→ Data extract:
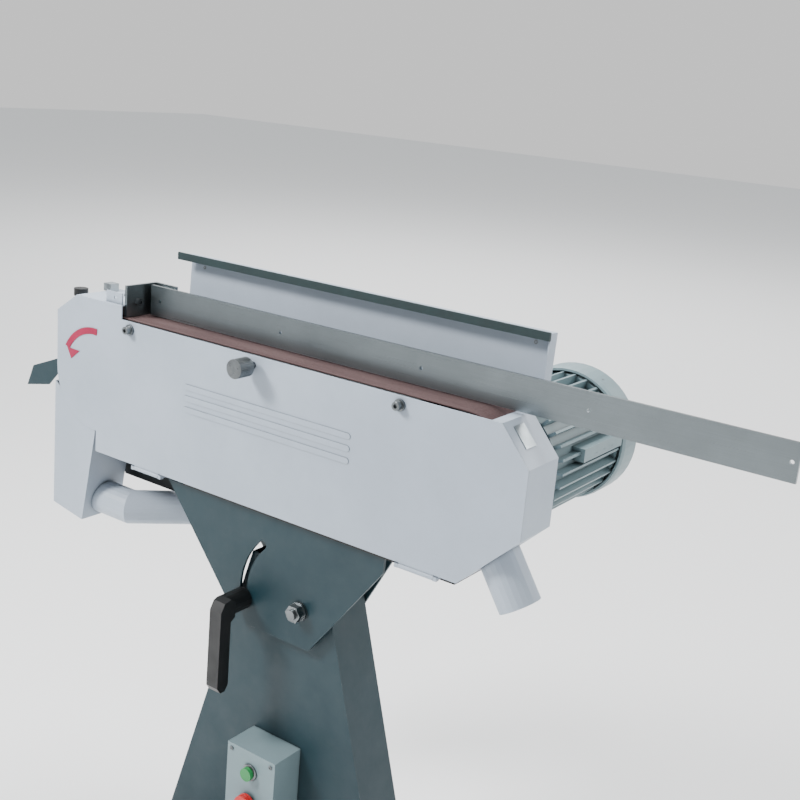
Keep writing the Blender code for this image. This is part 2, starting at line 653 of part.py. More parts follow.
def build_guard(white, lip, steel, dark, arm):
    """The hinged sheet behind the belt, with its flanges, edging, pin and bracket."""
    hinge = group("guard_axis", 444, GUARD_AXIS[0], GUARD_AXIS[1], arm)
    lean = math.tan(math.radians(3))
    def web(z):
        return GUARD_AXIS[0] - 1 + (z - GUARD_FOOT) * lean
    profile = [(web(GUARD_FOOT), GUARD_FOOT), (web(GUARD_FOOT) + SHEET, GUARD_FOOT), (web(GUARD_TOP) + SHEET, GUARD_TOP),
               (100, GUARD_TOP + 1.2), (100, GUARD_TOP + 1.2 - SHEET), (web(GUARD_TOP - 2), GUARD_TOP - 2)]
    guard = plate("spark_guard", "X", [profile], *GUARD_SPAN, white, hinge)
    end_flange = [(100, 254), (web(254) + 1, 254), (web(GUARD_TOP) + 1, GUARD_TOP - 0.5), (104, GUARD_TOP - 0.5)]
    join(guard, plate("t", "X", [end_flange], GUARD_SPAN[1] - SHEET, GUARD_SPAN[1], white, hinge))
    join(guard, ring("t", "X", GUARD_AXIS, 3.5, 6, *GUARD_HINGE, white, hinge, 16))
    low, high = GUARD_HINGE
    join(guard, block("t", (low, GUARD_AXIS[0] - 0.8, 248.6), (high, GUARD_AXIS[0] + 0.8, 254), white, hinge))
    plate("guard_edging", "X", [rectangle((96, 336.5), (99.7, 348.5))], GUARD_SPAN[0] - 8, GUARD_SPAN[1] + 3,
          lip, hinge)
    posts = (low - 12, high + 4)
    ring("guard_pin", "X", GUARD_AXIS, 0, 3, posts[0] - 2, posts[1] + 10, steel, arm, 12)
    bracket = block("guard_bracket", (posts[0], BACKBONE_REAR + GAP, 196), (posts[1] + 8, 106, 216), dark, arm)
    for x in posts:
        join(bracket, block("t", (x, BACKBONE_REAR + GAP, 197), (x + 8, 126, 249), dark, arm))
    cut(bracket, ring("t", "X", GUARD_AXIS, 0, 3 + GAP, 120, 770, dark, arm, 12))


# ---------------------------------------------------------------- door

def door_outline():
    """The front door's edge, anticlockwise from its lower left corner."""
    end = math.degrees(math.acos((8.1 - DOOR_LEFT - DOOR_ARC_R) / DOOR_ARC_R))
    swing = arc((DOOR_LEFT + DOOR_ARC_R, DOOR_ARC_Z), DOOR_ARC_R, 180, 360 - end, 14)
    return [(8.1, 0), (742.9, 0), (DOOR_RIGHT, 88.3), (DOOR_RIGHT, 187.4), (786.7, DOOR_TOP),
            (STEP_X, DOOR_TOP), (STEP_X, DOOR_PEAK), (-43, DOOR_PEAK), (DOOR_LEFT, 228.5)] + swing


def arrow_outline():
    """A curved arrow that shows which way the belt runs."""
    centre = (0, 133)
    head = [(-67, 170), (-56, 150), (-35, 167)]
    outer = arc(centre, 80.5, 84, 152, 9)
    inner = arc(centre, 69.5, 150, 84, 9)
    return outer + head + inner


def build_door(white, crimson, steel, arm):
    """The hinged front door with its beads, screws, locking knob and the direction arrow."""
    hinge = group("door_hinge", 350, HINGE_Y, HINGE_Z, arm)
    holes = [circle((KNOB_X, KNOB_Z), 5.5, 20)] + [circle((x, SCREW_Z), 4.3, 16) for x in SCREW_XS]
    door = plate("front_door", "Y", [door_outline()] + holes, 0, SHEET, white, hinge)
    for z in (124.0, 142.5, 161.0):
        join(door, plate("t", "Y", [stadium((218, z), (541, z), 4.5, 6)], -1.2, 1, white, hinge))
    for low, high in HINGE_SPANS:
        centre = (HINGE_Y, HINGE_Z)
        knuckle = ring("t", "X", centre, 2.2, 3.6, low + 6.4, high - 6.4, white, hinge, 12)
        neck = block("t", (low + 6.4, 0.2, HINGE_Z + 2.6), (high - 6.4, SHEET - 0.2, 1), white, hinge)
        join(door, knuckle)
        join(door, neck)
    plate("direction_arrow", "Y", [arrow_outline()], -0.3 - 0.5, -0.3, crimson, hinge)
    for name, x in zip(("door_screw_left", "door_screw_right"), SCREW_XS):
        screw = lathe(name, (x, SCREW_Z), [(0, -8), (3.2, -8), (3.2, -12), (6.2, -12), (6.5, -11.5), (6.5, -3),
                      (9, -3), (9, -0.3), (4, -0.3), (4, 11), (0, 11)], steel, hinge, 16)
    build_knob(steel, hinge)
    for name, (low, high) in zip(("door_hinge_left", "door_hinge_right"), HINGE_SPANS):
        leaf = block(name, (low, 5.2, -6.2), (high, 11.7, -3.8), white, arm)
        for x in (low, high - 6):
            join(leaf, block("t", (x, HINGE_Y - 3, HINGE_Z - 3), (x + 6, 5.4, HINGE_Z + 3), white, arm))
        pin = (HINGE_Y, HINGE_Z)
        join(leaf, ring("t", "X", pin, 0, 1.8, low + 0.5, high - 0.5, white, arm, 12))


def build_knob(steel, hinge):
    """The knurled knob that locks the door."""
    centre = (KNOB_X, KNOB_Z)
    turn = group("knob_axis", KNOB_X, 0, KNOB_Z, hinge)
    ridges = 40
    knurl = [(KNOB_X + r * math.cos(t), KNOB_Z + r * math.sin(t))
             for i in range(ridges * 2)
             for r, t in [(15.0 - 0.6 * (i % 2), math.pi * i / ridges)]]
    knob = plate("door_knob", "Y", [knurl], -42, -14, steel, turn)
    join(knob, ring("t", "Y", centre, 0, 5, -15, 10, steel, turn, 20))


# ---------------------------------------------------------------- assembly

def clear_scene():
    """Remove every object that the file starts with."""
    for obj in list(bpy.data.objects):
        bpy.data.objects.remove(obj, do_unlink=True)


def build():
    """Model the whole grinder."""
    clear_scene()
    white = material("housing_paint", (0.62, 0.67, 0.70), 0.42)
    petrol = material("petrol_paint", (0.018, 0.07, 0.085), 0.5)
    dark = material("dark_steel", (0.05, 0.06, 0.065), 0.5, 0.6)
    steel = material("ground_steel", (0.5, 0.52, 0.53), 0.32, 1.0)
    cast = material("cast_metal", (0.3, 0.31, 0.32), 0.55, 0.8)
    rubber = material("wheel_rubber", (0.02, 0.02, 0.02), 0.85)
    abrasive = material("abrasive_cloth", (0.15, 0.075, 0.07), 0.95)
    black = material("black_plastic", (0.012, 0.013, 0.014), 0.45)
    casing = material("motor_enamel", (0.32, 0.41, 0.42), 0.45)
    crimson = material("arrow_film", (0.41, 0.012, 0.09), 0.4)
    label = material("blank_label", (0.5, 0.53, 0.54), 0.4, 0.3)
    red = material("red_plastic", (0.5, 0.01, 0.01), 0.35)
    green = material("green_plastic", (0.02, 0.3, 0.06), 0.35)
    edging = material("edging_rubber", (0.012, 0.045, 0.045), 0.7)

    build_base(petrol)
    build_column(petrol)
    build_switch(casing, green, red, black)
    build_pivot(steel, petrol)
    build_clamp_lever(black)

    arm = group("arm_axis", PIVOT[0], 70, PIVOT[1])
    build_brackets(petrol, arm)
    build_backbone(dark, arm)
    build_platen(steel, dark, arm)
    build_belt(abrasive, arm)
    build_drive(steel, cast, rubber, black, arm)
    build_contact_wheel(steel, cast, rubber, dark, black, arm)
    build_motor(casing, black, arm)
    build_left_hood(white, black, label, arm)
    build_spark_spout(petrol, arm)
    build_chute(white, arm)
    build_left_duct(white, arm)
    build_right_hood(white, label, arm)
    build_right_duct(white, arm)
    build_fence(steel, arm)
    build_guard(white, edging, steel, dark, arm)
    build_door(white, crimson, steel, arm)


build()
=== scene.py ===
"""Looks for the belt grinder: surfaces for every part, small fittings, studio and camera."""
import json
import math

import bmesh
import bpy
from mathutils import Matrix, Vector


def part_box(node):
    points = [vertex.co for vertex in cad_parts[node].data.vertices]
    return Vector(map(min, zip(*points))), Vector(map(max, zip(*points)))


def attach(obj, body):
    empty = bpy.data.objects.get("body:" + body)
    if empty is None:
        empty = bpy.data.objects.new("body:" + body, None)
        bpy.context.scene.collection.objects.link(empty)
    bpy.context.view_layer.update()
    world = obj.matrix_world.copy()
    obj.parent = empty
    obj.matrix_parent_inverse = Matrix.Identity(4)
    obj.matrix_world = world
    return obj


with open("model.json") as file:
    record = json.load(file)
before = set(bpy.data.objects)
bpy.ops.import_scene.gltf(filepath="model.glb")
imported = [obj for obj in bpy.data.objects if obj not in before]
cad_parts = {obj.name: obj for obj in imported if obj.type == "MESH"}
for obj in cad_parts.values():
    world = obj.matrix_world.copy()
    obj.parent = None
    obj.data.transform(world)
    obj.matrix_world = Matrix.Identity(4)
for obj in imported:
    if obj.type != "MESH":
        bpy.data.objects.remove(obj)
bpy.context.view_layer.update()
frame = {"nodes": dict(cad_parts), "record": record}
nodes = frame["nodes"]

MM = 0.001

# Rounded edge widths, in millimetres, of the nodes whose edges show
EDGE_WIDTHS = {
    "front_door": 0.5, "column": 1.2, "front_bracket": 0.6, "rear_bracket": 0.6, "right_hood": 0.9,
    "left_hood": 0.7, "dust_chute": 0.7, "spark_guard": 0.5, "fence_rail": 0.3, "motor_body": 0.4,
    "base_plate": 1.0, "switch_box": 2.0, "clamp_lever": 2.5, "stop_angle": 0.4, "terminal_box": 2.5,
    "spark_spout": 0.6, "stop_button": 1.8, "start_button": 1.5, "pivot_nut": 0.6, "door_knob": 0.6,
    "tracking_knob": 1.2, "backbone": 0.6, "platen": 0.5, "motor_fan": 0.5, "tension_lever": 1.5,
    "guard_edging": 0.8, "fence_spacer": 0.5, "slide_block": 0.8, "motor_end_shield": 1.2,
}
EDGE_ANGLE = math.radians(32)

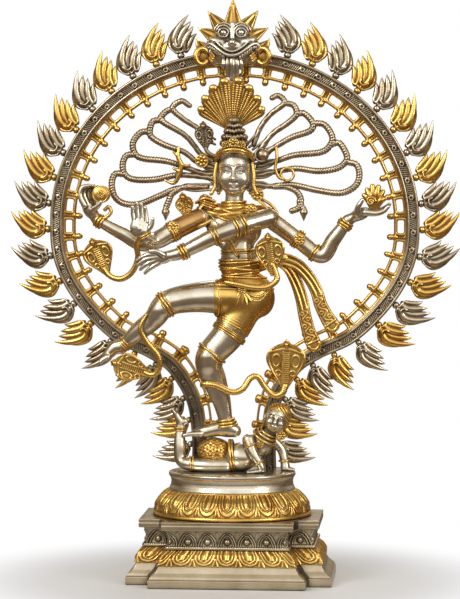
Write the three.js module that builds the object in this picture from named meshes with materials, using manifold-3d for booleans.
// Brass dancing figure in a ring of flames, on a lotus and a stepped plinth.
// Millimetres, +Z up, +X to the viewer's right, the front faces -Y.
// The origin is at the bottom centre of the plinth.
import * as THREE from "three";
import { mergeVertices } from "three/addons/utils/BufferGeometryUtils.js";
import Module from "manifold-3d";

const wasm = await Module();
wasm.setup();

// ---------- driving dimensions ----------
const GAP = 0.3; // clearance between neighbouring castings
const PLINTH = {
  wide: [138, 70], // half width and half depth of the wide bar of the cross plan
  deep: [105, 101], // the same for the deep bar
  height: 87.5,
  topInset: 17,
  wall: 11,
  roof: 8,
};
const LOTUS = { low: [107, 90], high: [86, 72], height: 34, wall: 13 };
const DISC = { radii: [86, 70], top: 147, roof: 9 };
const ARCH = {
  centreZ: 482,
  radii: [243, 224], // of the rim's centreline, across and up
  y: 33, // middle of the arch's depth
  rimWidth: 18,
  rimDepth: 12,
  railInset: 24,
  railWidth: 4,
  railDepth: 6,
  beadInset: 29,
  footInset: 0.67, // share of the insets that is left where the ladder reaches the feet
  beadRadius: 4.3,
  beadCount: 23,
  footX: 48.5,
  tenon: [10, 7, 9],
};
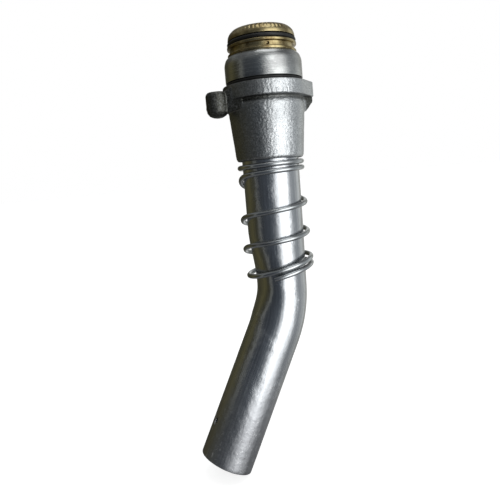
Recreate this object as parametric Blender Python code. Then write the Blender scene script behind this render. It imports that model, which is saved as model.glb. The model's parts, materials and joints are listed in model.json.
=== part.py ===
"""Spout assembly of an automatic fuel nozzle.

+Z runs up the straight part of the spout, towards the inlet, and the spout bends towards -X,
which is the side that faces the ground while filling. The pieces are drawn in millimetres about
the centre of the flange's mating face. At the end the whole assembly is moved so that the origin
is at the bottom centre of its bounding box.
"""

import math

import bmesh
import bpy
from mathutils import Matrix, Vector

MM = 0.001

# Driving dimensions
ROUND = 36  # facets of the large round pieces
SMALL_ROUND = 20  # facets of the small round pieces
FIT_GAP = 0.1  # radial gap between pieces that fit together
ROD_TWIST = 0.07  # turns a rod's facets off the main planes

TUBE_RADIUS = 12.0  # in the bend and the tip
BODY_EXTRA = 0.33  # the straight part of the tube is this much larger in radius
TUBE_WALL = 1.5
TUBE_TOP_Z = -16.4
BEND_START_Z = -87.2
BEND_RADIUS = 47.0
BEND_ANGLE = math.radians(27.0)
TIP_LENGTH = 61.5
END_SLANT = 0.05  # the end's saw cut leaves the inner side this much shorter, per mm across
PINCH_DEPTH = 0.20  # share of the inner half-width that the bending tool presses in

SPIGOT_RADIUS = 16.4
SPIGOT_TOP_Z = 12.0
SPIGOT_BORE = 12.2
SPIGOT_GROOVE_FLOOR = 15.0
FLANGE_RADIUS = 18.2
FLANGE_THICKNESS = 6.0
CONE_TOP_RADIUS = 16.3
CONE_END_RADIUS = 14.5
CONE_END_Z = -31.2
SOCKET_TOP_Z = -16.0
THROUGH_BORE = 10.6

INNER_REACH = 14.0  # how far in the flange's added shapes reach, inside the wall

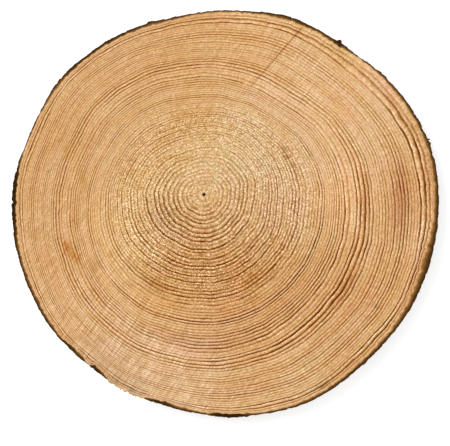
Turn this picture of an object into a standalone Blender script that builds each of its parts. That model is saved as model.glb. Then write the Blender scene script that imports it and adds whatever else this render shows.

→ Brief:
From the entries above, give again exactly the lines running from the line with "build_base(petrol)" to the line with "before = set(bpy.data.objects)"; include both of those lines.

→ Final answer:
    build_base(petrol)
    build_column(petrol)
    build_switch(casing, green, red, black)
    build_pivot(steel, petrol)
    build_clamp_lever(black)

    arm = group("arm_axis", PIVOT[0], 70, PIVOT[1])
    build_brackets(petrol, arm)
    build_backbone(dark, arm)
    build_platen(steel, dark, arm)
    build_belt(abrasive, arm)
    build_drive(steel, cast, rubber, black, arm)
    build_contact_wheel(steel, cast, rubber, dark, black, arm)
    build_motor(casing, black, arm)
    build_left_hood(white, black, label, arm)
    build_spark_spout(petrol, arm)
    build_chute(white, arm)
    build_left_duct(white, arm)
    build_right_hood(white, label, arm)
    build_right_duct(white, arm)
    build_fence(steel, arm)
    build_guard(white, edging, steel, dark, arm)
    build_door(white, crimson, steel, arm)


build()
=== scene.py ===
"""Looks for the belt grinder: surfaces for every part, small fittings, studio and camera."""
import json
import math

import bmesh
import bpy
from mathutils import Matrix, Vector


def part_box(node):
    points = [vertex.co for vertex in cad_parts[node].data.vertices]
    return Vector(map(min, zip(*points))), Vector(map(max, zip(*points)))


def attach(obj, body):
    empty = bpy.data.objects.get("body:" + body)
    if empty is None:
        empty = bpy.data.objects.new("body:" + body, None)
        bpy.context.scene.collection.objects.link(empty)
    bpy.context.view_layer.update()
    world = obj.matrix_world.copy()
    obj.parent = empty
    obj.matrix_parent_inverse = Matrix.Identity(4)
    obj.matrix_world = world
    return obj


with open("model.json") as file:
    record = json.load(file)
before = set(bpy.data.objects)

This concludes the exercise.